◆ **RECORDS SUPPLIED**:
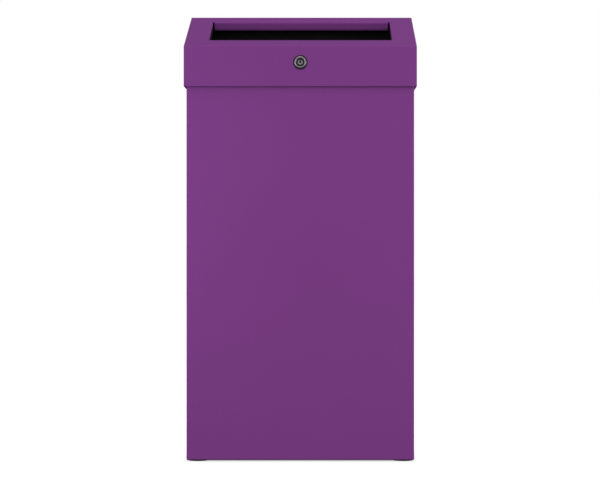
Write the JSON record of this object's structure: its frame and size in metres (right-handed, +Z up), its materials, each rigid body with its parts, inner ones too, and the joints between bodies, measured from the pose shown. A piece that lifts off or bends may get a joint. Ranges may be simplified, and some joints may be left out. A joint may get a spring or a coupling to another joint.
{
  "type": "steel waste bin",
  "caption": "Tall rectangular steel waste bin with a hinged, lockable hood whose sloping face has a wide slot, and a lift-out liner with drop handles.",
  "frame": {"origin": "On the floor, at the middle of the bin's bounding box", "axes": "+Z up; the front with the lock faces -Y; +X to the viewer's right"},
  "size_m": [0.3684, 0.228, 0.7221],
  "materials": {
    "purple_coat": "satin powder coat with fine orange peel",
    "liner_coat": "matte black powder coat",
    "zinc_steel": "zinc plated",
    "lock_nickel": "dull nickel",
    "lock_black": "black lacquer",
    "black_rubber": "matte rubber"
  },
  "bodies": {
    "casing": {"casing_wrap": "purple_coat", "back_panel": "purple_coat", "base_plate": "purple_coat", "rubber_feet": "black_rubber", "lock_keeper": "zinc_steel", "keeper_rivets": "zinc_steel", "rim_buffers": "black_rubber", "hinge_leaf_casing": "zinc_steel", "hinge_pin": "zinc_steel", "casing_hinge_rivets": "zinc_steel"},
    "hood": {"hood_shell": "purple_coat", "hood_cheek_left": "purple_coat", "hood_cheek_right": "purple_coat", "hood_rest_left": "purple_coat", "hood_rest_right": "purple_coat", "hinge_leaf_hood": "zinc_steel", "hood_hinge_rivets": "zinc_steel", "lock_gasket": "black_rubber", "lock_housing": "lock_nickel", "lock_washer": "zinc_steel", "lock_nut": "zinc_steel"},
    "lock_core": {"lock_plug": "lock_black", "lock_key_face": "lock_nickel", "lock_cam": "zinc_steel", "cam_washer": "zinc_steel", "cam_screw": "zinc_steel"},
    "liner": {"liner_walls": "liner_coat", "liner_floor": "liner_coat", "liner_tabs": "liner_coat", "handle_saddle_left": "zinc_steel", "handle_saddle_right": "zinc_steel", "saddle_rivets": "zinc_steel"},
    "handle_left": {"handle_left": "zinc_steel"},
    "handle_right": {"handle_right": "zinc_steel"}
  },
  "joints": [
    {"name": "hood_hinge", "type": "hinge", "parent": "casing", "child": "hood", "pos_m": [0, 0.1108, 0.607], "axis": [-1, 0, 0], "range_deg": [0, 105]},
    {"name": "lock_turn", "type": "hinge", "parent": "hood", "child": "lock_core", "pos_m": [0, -0.1116, 0.6306], "axis": [0, -1, 0], "range_deg": [0, 90]},
    {"name": "liner_lift", "type": "slide", "parent": "casing", "child": "liner", "axis": [0, 0, 1], "range_m": [0, 0.04]},
    {"name": "handle_left_swing", "type": "hinge", "parent": "liner", "child": "handle_left", "pos_m": [-0.15915, 0.0041, 0.5771], "axis": [0, -1, 0], "range_deg": [0, 175]},
    {"name": "handle_right_swing", "type": "hinge", "parent": "liner", "child": "handle_right", "pos_m": [0.15915, 0.0041, 0.5771], "axis": [0, 1, 0], "range_deg": [0, 175]}
  ]
}
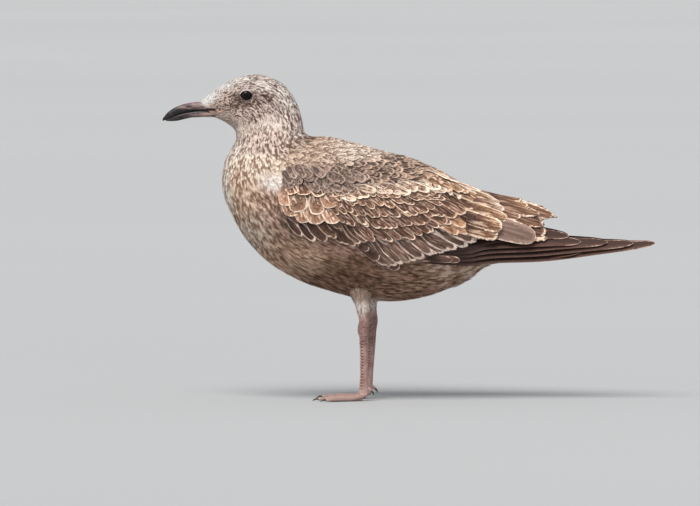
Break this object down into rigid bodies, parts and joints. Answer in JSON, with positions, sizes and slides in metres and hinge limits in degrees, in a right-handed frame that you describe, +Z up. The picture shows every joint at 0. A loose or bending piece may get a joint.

◆ **THE REQUEST**: Copy out each record exactly as given, omitting none.

◆ **ANSWER FOR THIS EXERCISE**:
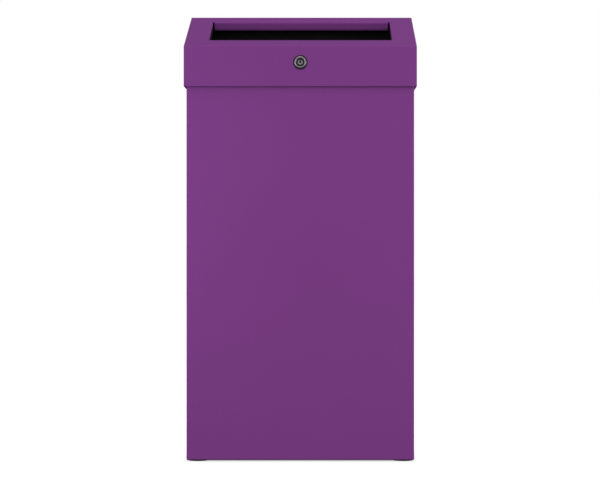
Write the JSON record of this object's structure: its frame and size in metres (right-handed, +Z up), its materials, each rigid body with its parts, inner ones too, and the joints between bodies, measured from the pose shown. A piece that lifts off or bends may get a joint. Ranges may be simplified, and some joints may be left out. A joint may get a spring or a coupling to another joint.
{
  "type": "steel waste bin",
  "caption": "Tall rectangular steel waste bin with a hinged, lockable hood whose sloping face has a wide slot, and a lift-out liner with drop handles.",
  "frame": {"origin": "On the floor, at the middle of the bin's bounding box", "axes": "+Z up; the front with the lock faces -Y; +X to the viewer's right"},
  "size_m": [0.3684, 0.228, 0.7221],
  "materials": {
    "purple_coat": "satin powder coat with fine orange peel",
    "liner_coat": "matte black powder coat",
    "zinc_steel": "zinc plated",
    "lock_nickel": "dull nickel",
    "lock_black": "black lacquer",
    "black_rubber": "matte rubber"
  },
  "bodies": {
    "casing": {"casing_wrap": "purple_coat", "back_panel": "purple_coat", "base_plate": "purple_coat", "rubber_feet": "black_rubber", "lock_keeper": "zinc_steel", "keeper_rivets": "zinc_steel", "rim_buffers": "black_rubber", "hinge_leaf_casing": "zinc_steel", "hinge_pin": "zinc_steel", "casing_hinge_rivets": "zinc_steel"},
    "hood": {"hood_shell": "purple_coat", "hood_cheek_left": "purple_coat", "hood_cheek_right": "purple_coat", "hood_rest_left": "purple_coat", "hood_rest_right": "purple_coat", "hinge_leaf_hood": "zinc_steel", "hood_hinge_rivets": "zinc_steel", "lock_gasket": "black_rubber", "lock_housing": "lock_nickel", "lock_washer": "zinc_steel", "lock_nut": "zinc_steel"},
    "lock_core": {"lock_plug": "lock_black", "lock_key_face": "lock_nickel", "lock_cam": "zinc_steel", "cam_washer": "zinc_steel", "cam_screw": "zinc_steel"},
    "liner": {"liner_walls": "liner_coat", "liner_floor": "liner_coat", "liner_tabs": "liner_coat", "handle_saddle_left": "zinc_steel", "handle_saddle_right": "zinc_steel", "saddle_rivets": "zinc_steel"},
    "handle_left": {"handle_left": "zinc_steel"},
    "handle_right": {"handle_right": "zinc_steel"}
  },
  "joints": [
    {"name": "hood_hinge", "type": "hinge", "parent": "casing", "child": "hood", "pos_m": [0, 0.1108, 0.607], "axis": [-1, 0, 0], "range_deg": [0, 105]},
    {"name": "lock_turn", "type": "hinge", "parent": "hood", "child": "lock_core", "pos_m": [0, -0.1116, 0.6306], "axis": [0, -1, 0], "range_deg": [0, 90]},
    {"name": "liner_lift", "type": "slide", "parent": "casing", "child": "liner", "axis": [0, 0, 1], "range_m": [0, 0.04]},
    {"name": "handle_left_swing", "type": "hinge", "parent": "liner", "child": "handle_left", "pos_m": [-0.15915, 0.0041, 0.5771], "axis": [0, -1, 0], "range_deg": [0, 175]},
    {"name": "handle_right_swing", "type": "hinge", "parent": "liner", "child": "handle_right", "pos_m": [0.15915, 0.0041, 0.5771], "axis": [0, 1, 0], "range_deg": [0, 175]}
  ]
}
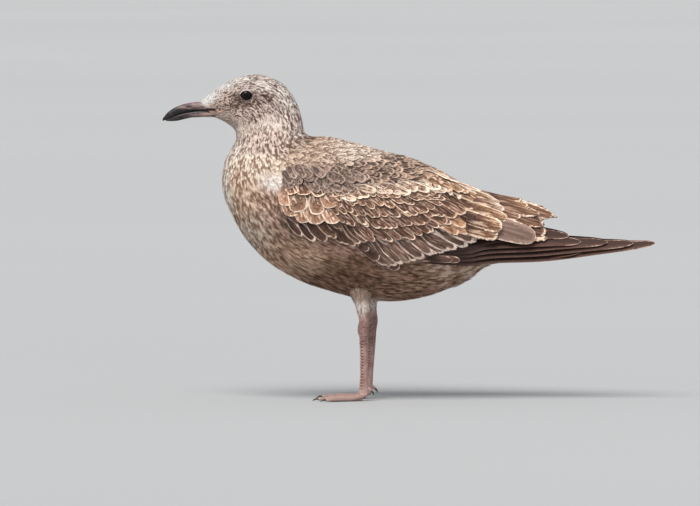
Break this object down into rigid bodies, parts and joints. Answer in JSON, with positions, sizes and slides in metres and hinge limits in degrees, in a right-handed frame that you describe, +Z up. The picture shows every joint at 0. A loose or bending piece may get a joint.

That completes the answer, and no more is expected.